Have you ever been too shy to speak up, or felt intimidated when in a group of people who you perceive to have achieved more than you have? Even the most outgoing and accomplished of us have a wobble of confidence from time to time, where our self-esteem shatters.
Niggling thoughts of unfulfilled goals. A sense of imposter syndrome at work. Feelings of inadequacy that arise after scrolling through social media. All of these events (and many more!) have the power to spark low self-confidence. Indeed, research in Singapore has confirmed that engaging in social media, creating and sharing content about products, can trigger a damaging social comparison process.

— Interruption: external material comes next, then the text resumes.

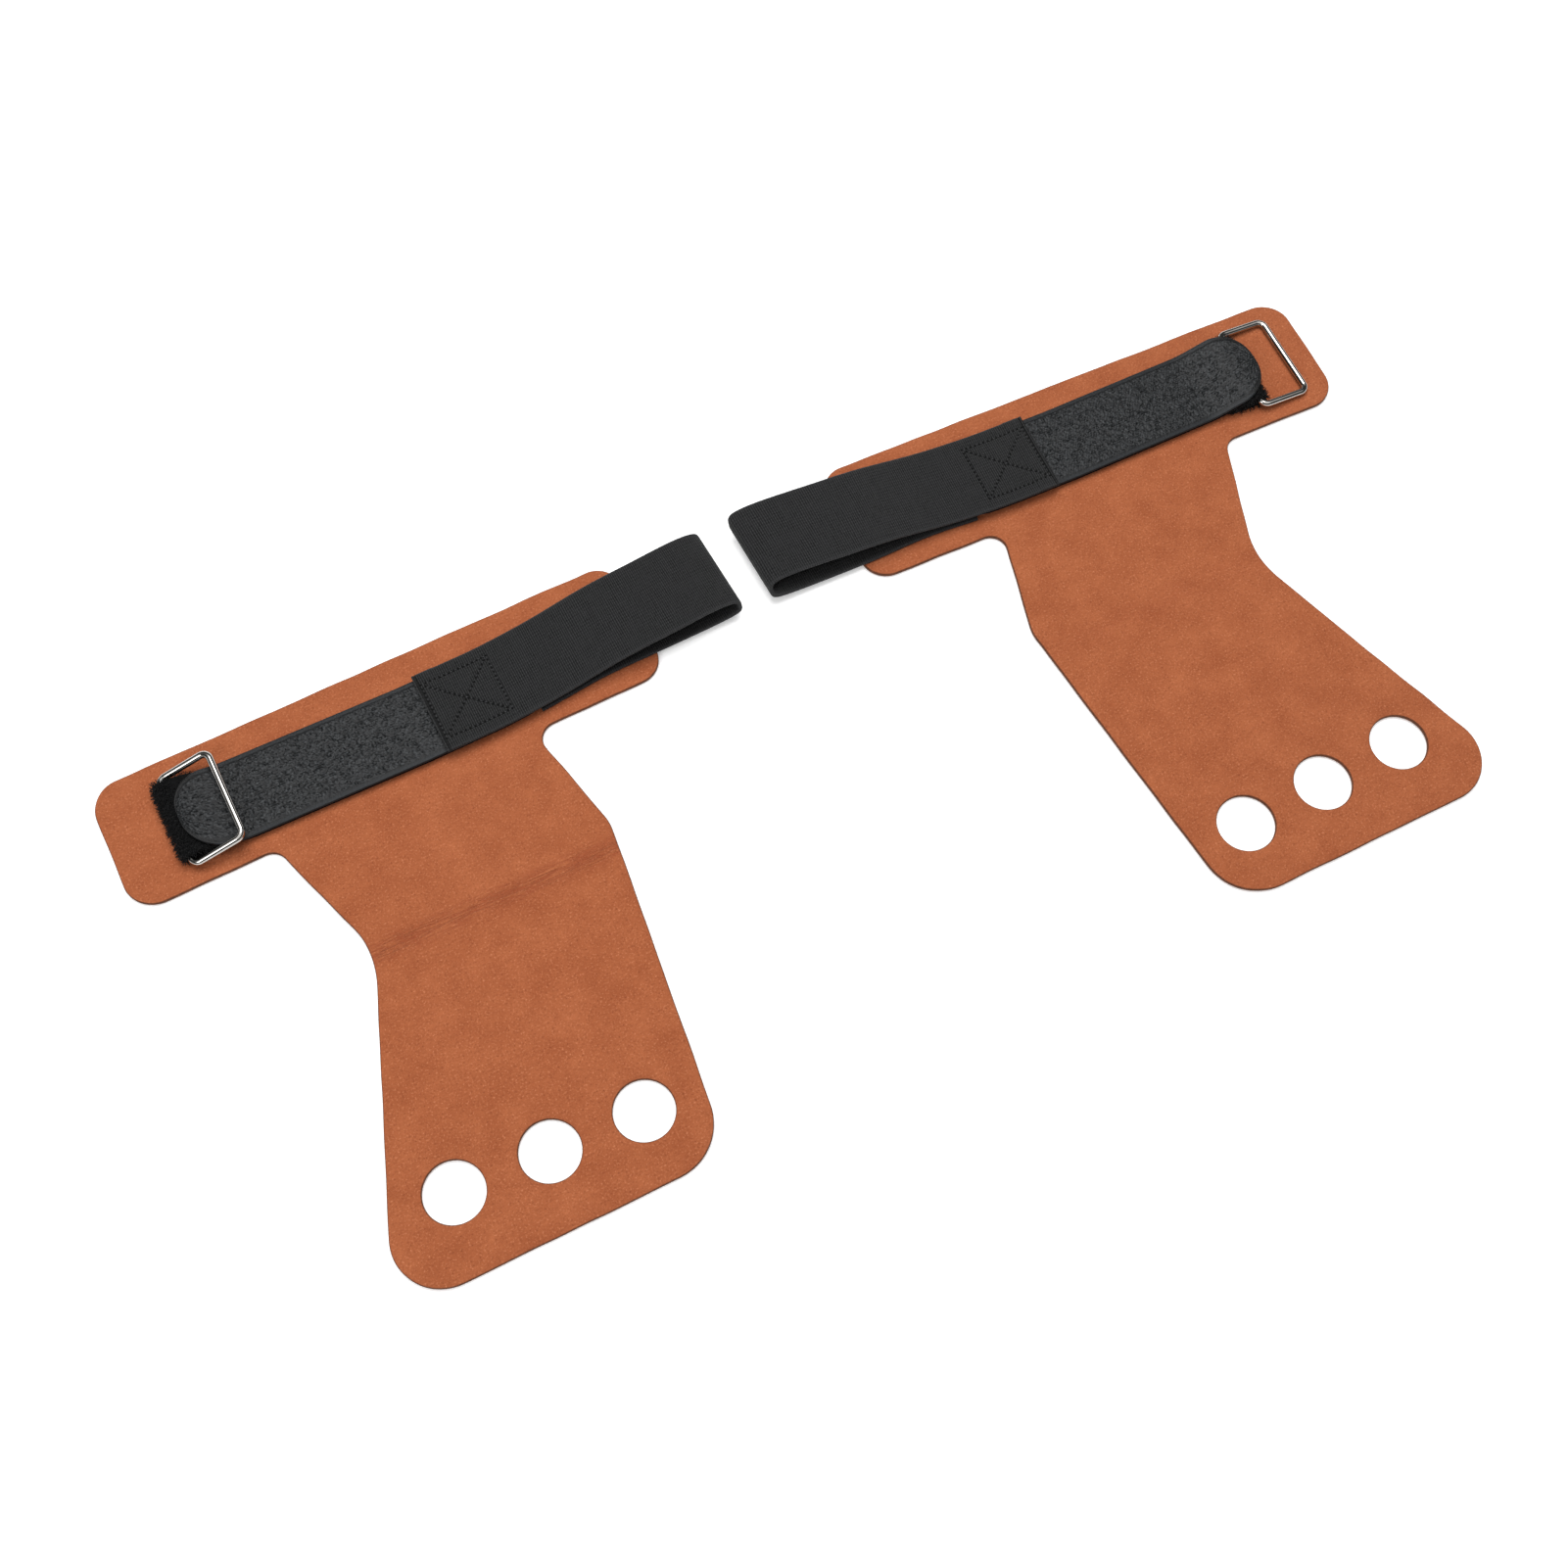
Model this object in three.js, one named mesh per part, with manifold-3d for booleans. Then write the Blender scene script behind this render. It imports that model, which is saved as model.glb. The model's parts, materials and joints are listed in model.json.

“Low self-confidence can create a sense of internal disharmony, when we have thoughts or beliefs that don’t match our behaviours or decisions,” explains Lindley Craig, a certified NLP (Neuro Linguistic Programming) trainer and founder of All In The Mind and the president of the NLP Association Singapore. “For instance, a person may wish to speak up, yet their low self-esteem doesn’t allow them to do so. They may blame it on something outside of themselves which can cause anxiety and — over time — potentially chronic conditions like mental health issues.”
To help you to mindfully build your self-confidence, Lindley and Dr Jade Kua, an associate certified coach accredited by the International Coaching Federation and founder of Jade Life and Wellness (Singapore), share their tried-and-tested self help and self-esteem boosting techniques.
Ask yourself questions
While some find it affirming to repeat positive mantras like “I can achieve this”, consider a slightly different approach. Lindley suggests asking yourself questions such as, “How can I be more confident today?” or “What can I do today that will develop my confidence?”
Let your subconscious ponder the questions as you go about your day. By doing so, it’s likely that actionable ideas, such as telling yourself to raise your hand during a meeting, or making a resolution to write down your thoughts to look over them afterwards, will flow into your mind organically.”
Says Lindley, “Research suggests that the mind responds better when presented with questions rather thanstatements. It’s not necessary to think of an answer, because you’ve just given your brain a question to mull over. By doing so, you help to reinforce feelings of self-confidence perhaps without even realising it.”
Instead of becoming overwhelmed by your perceived shyness, take time to unearth your underlying root issues. “Honestly examine why you feel you have poor self-esteem. Is it related to your personal image or perceptions about your abilities?” asks Dr Kua.
Make a list of what success and confidence are to you. “Perhaps if you’re shy and find it difficult to strike up conversations, you might consider being able to speak up easily as a socially attractive trait,” she says.
Once you’ve identified an aspect of yourself that you’d like to improve on, set specific measurable and achievable targets. For example, try to strike up conversations with others whenever there’s an opportunity. This will give yourself the chance to grow in confidence.
Perhaps practice introducing yourself to new friends before the event so you feel less insecure when it happens in reality. Be mentally prepared for moments that cause you stress by having some easy conversation starters up your sleeve, such as “What movies have you watched recently?” or “What’s the next destination on your bucket list?”. Being prepared can provide a real lift to your self-confidence.
Change your posture
What does confidence look like?
There is truth to the adage “fake it until you make it”. To project a sense of conviction, change the way you carry yourself. This in turn will positively improve your mental state.
“People with confidence sit upright, stand tall and are alert and focused. They breathe evenly and look above the horizon line — not down to the floor,” says Lindley. “Just by pulling your shoulders back, looking people in the eye and not fidgeting as you speak, you’ll be giving the impression of assertion even if you’re a wreck inside. And a lot can be said for flashing a smile — this immediately makes you appear more approachable and self-assured.”
Do the impossible
Forcing yourself to do the thing that scares you is often the most effective way to build up your self-esteem. This is because the discomfort of confronting your inadequacies will reveal that you can actually handle your perceived problems.
In particular, people who lack certitude often feel they cannot rely on themselves. Overcome this by challenging yourself with a new project to prove that you’re more capable than you think. Lindley says,“Building skills raises our neural networks — connections in our minds that allow us to achieve things more easily. Once we repeat these actions, they become familiar and our neural network becomes stronger.”
Have an accountability partner
Ultimately, the key to growing in confidence is practice. So, once you’ve set your mind to feeling more self-assured, find an ‘accountability partner’ to keep you on track. “This could be a coach, a friend or even a personal journal,” says Dr Kua. Your accountability partner can offer support and prevent you from straying away from your intentions. You’ll stay honest to your goals and the results will speak for themselves.